▸ **DIRECTIONS FOR THIS TASK**: Using the data below, output the first line and every line after it up to and including the line containing "any is not.", exactly as written and with nothing added.

▸ **DATA EXCERPT**:
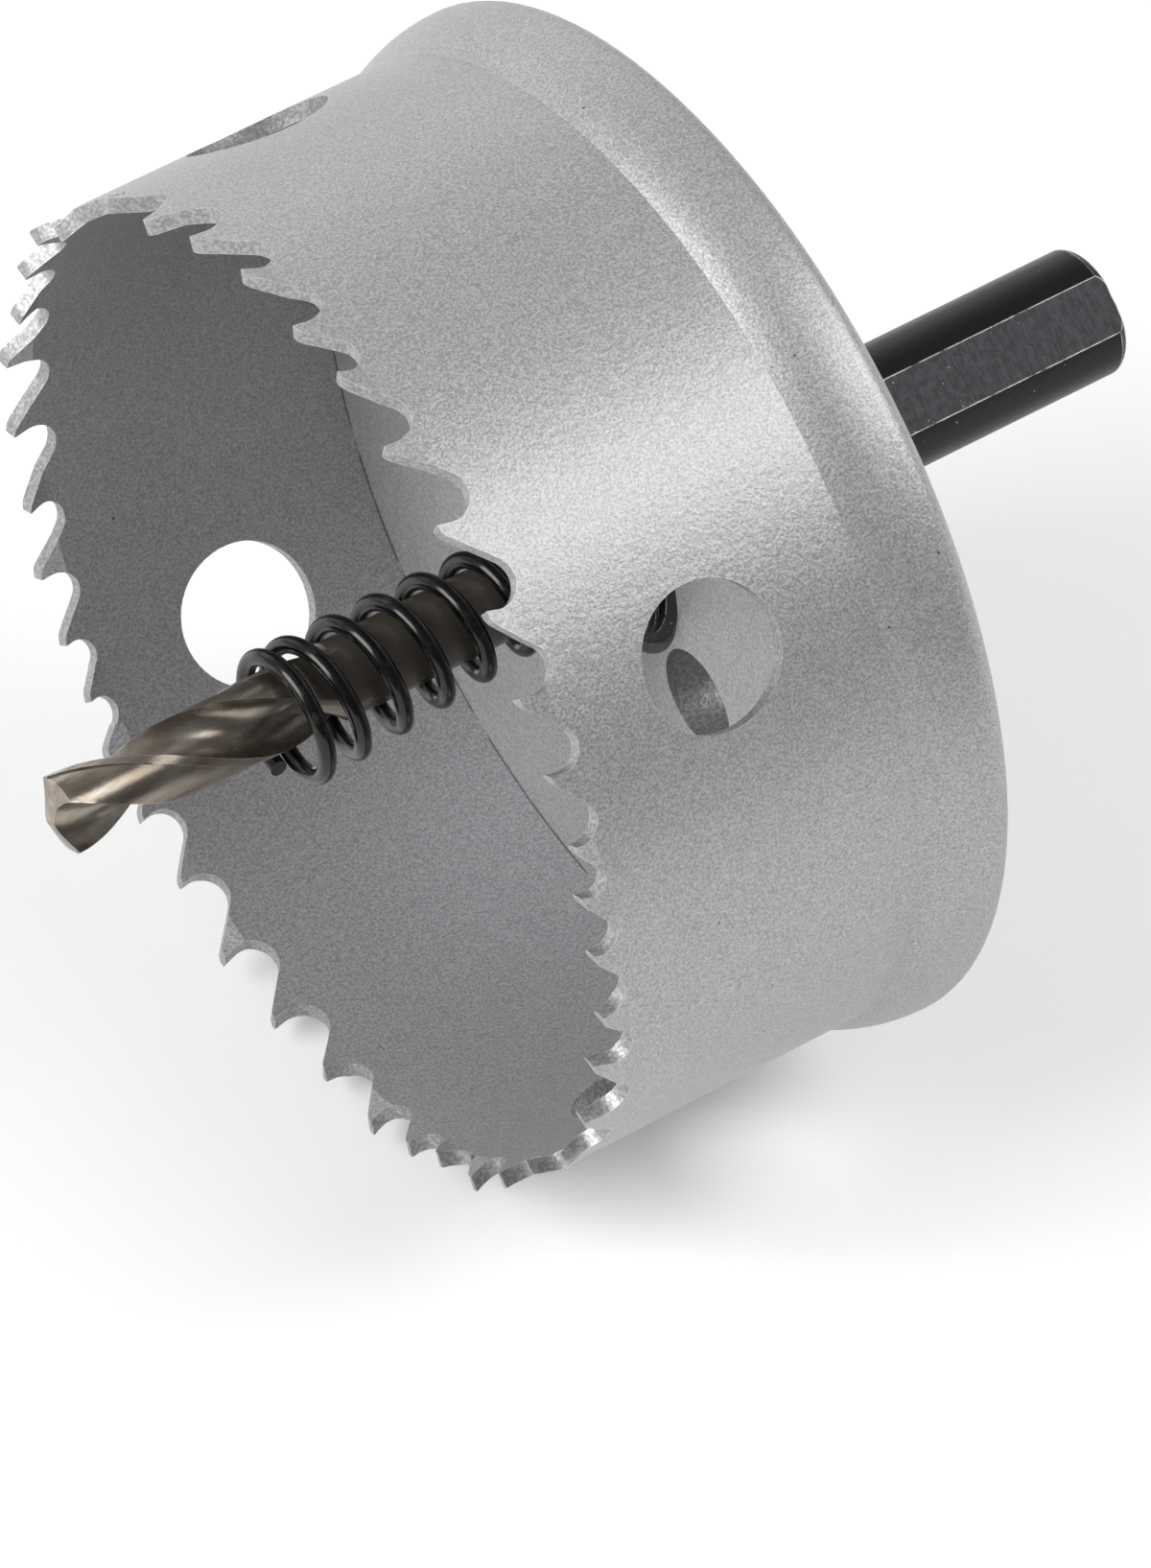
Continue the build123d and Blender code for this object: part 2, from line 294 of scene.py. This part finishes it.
def past(tree, *limits):
    """1 where every value is past its limit, and 0 where any is not.

    Each limit is a value, where it starts to count and where it counts in full. The second number
    may be the smaller one, for a value that has to be low.
    """
    mask = None
    for value, start, end in limits:
        sockets = {"Value": value, "From Min": start, "From Max": end}
        step = add(tree, "ShaderNodeMapRange", sockets, **SMOOTH)
        if mask is None:
            mask = step
        else:
            mask = add(tree, "ShaderNodeMath", {0: mask, 1: step}, operation="MULTIPLY")
    return mask


def layered(tree, colour, *layers):
    """Lay colours over a first one: each layer is a mask and the colour that it shows."""
    for mask, top in layers:
        sockets = {"Factor": mask, "A": colour, "B": top}
        colour = add(tree, "ShaderNodeMix", sockets, "Result", data_type="RGBA")
    return colour


def edge_bend(tree, width):
    """How far the surface turns within a width of a point: 0 on a flat, more at a sharp edge."""
    rounded = add(tree, "ShaderNodeBevel", {"Radius": width}, samples=4)
    true = add(tree, "ShaderNodeNewGeometry", output="True Normal")
    same = add(
        tree, "ShaderNodeVectorMath", {0: rounded, 1: true}, "Value", operation="DOT_PRODUCT"
    )
    return add(tree, "ShaderNodeMath", {0: 1.0, 1: same}, operation="SUBTRACT")


def grain_noise(tree, place, width, detail=2.0, stretch=(1, 1, 1)):
    """Noise with blobs about one width across, drawn out along the axes of a small stretch."""
    cells_per_blob = 0.8
    scaled = add(tree, "ShaderNodeVectorMath", {0: place, 1: stretch}, operation="MULTIPLY")
    sockets = {
        "Vector": scaled,
        "Scale": cells_per_blob / width,
        "Detail": detail,
        "Roughness": 0.55,
    }
    return add(tree, "ShaderNodeTexNoise", sockets)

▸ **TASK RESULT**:
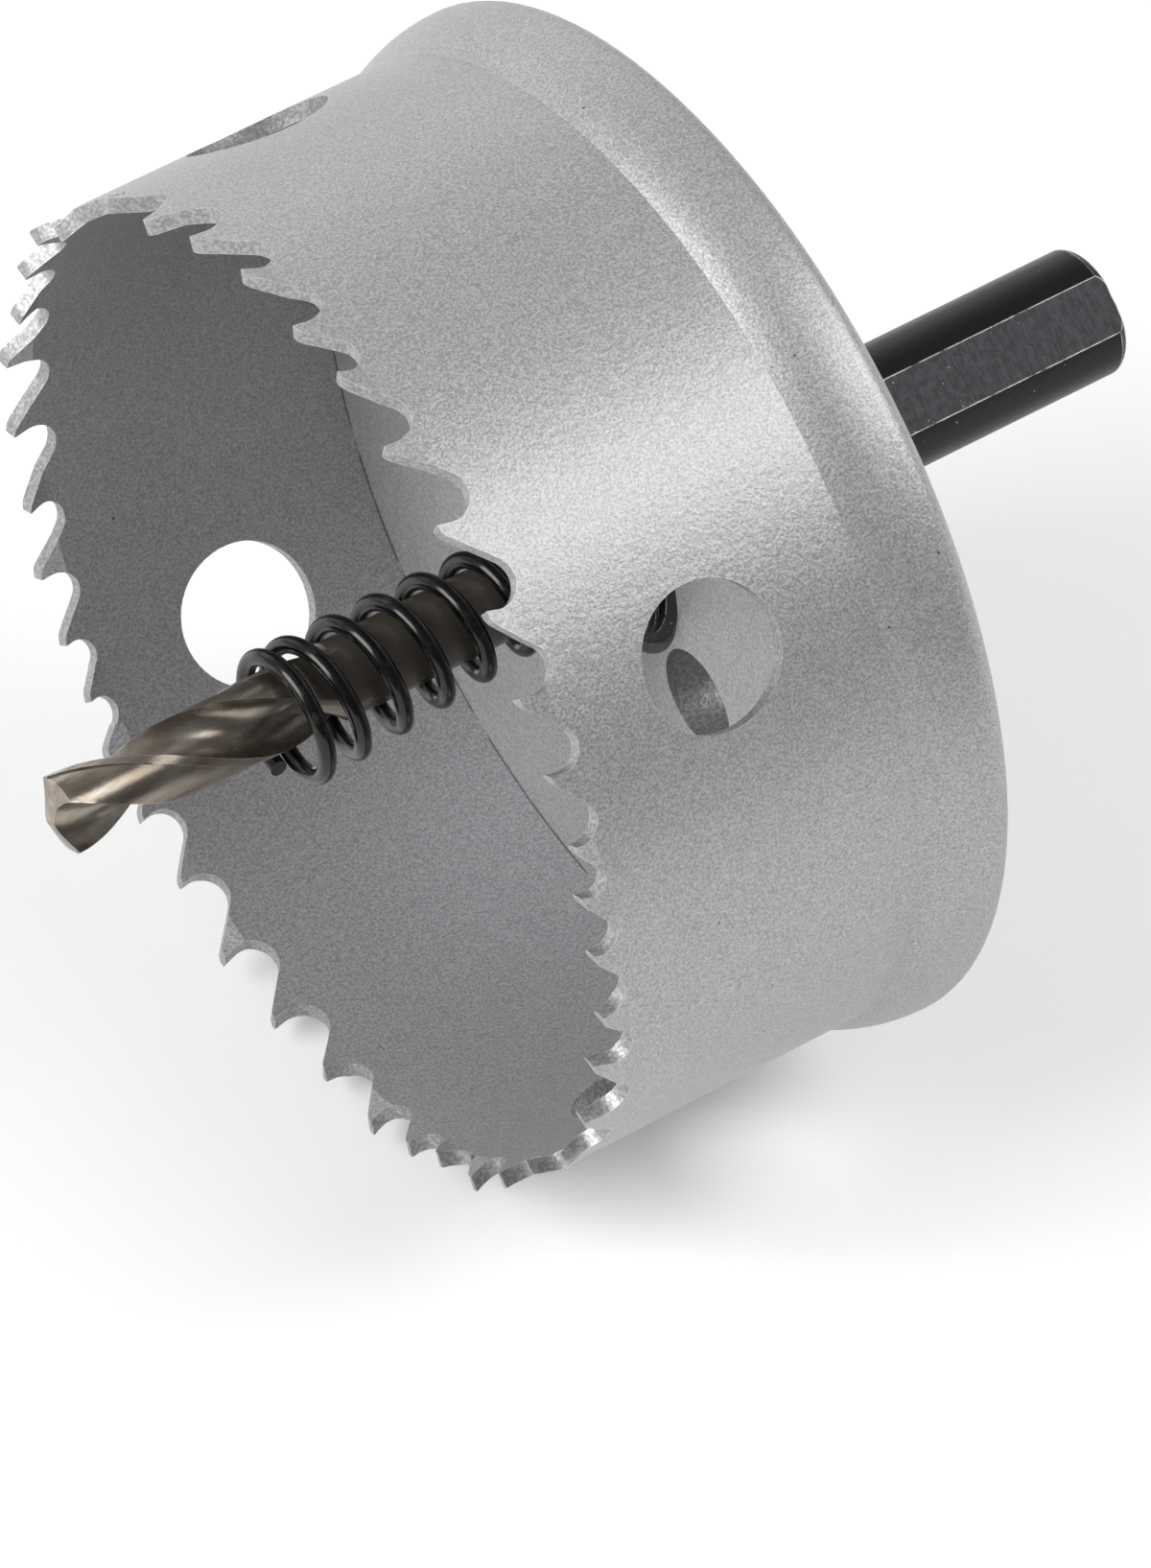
Continue the build123d and Blender code for this object: part 2, from line 294 of scene.py. This part finishes it.
def past(tree, *limits):
    """1 where every value is past its limit, and 0 where any is not.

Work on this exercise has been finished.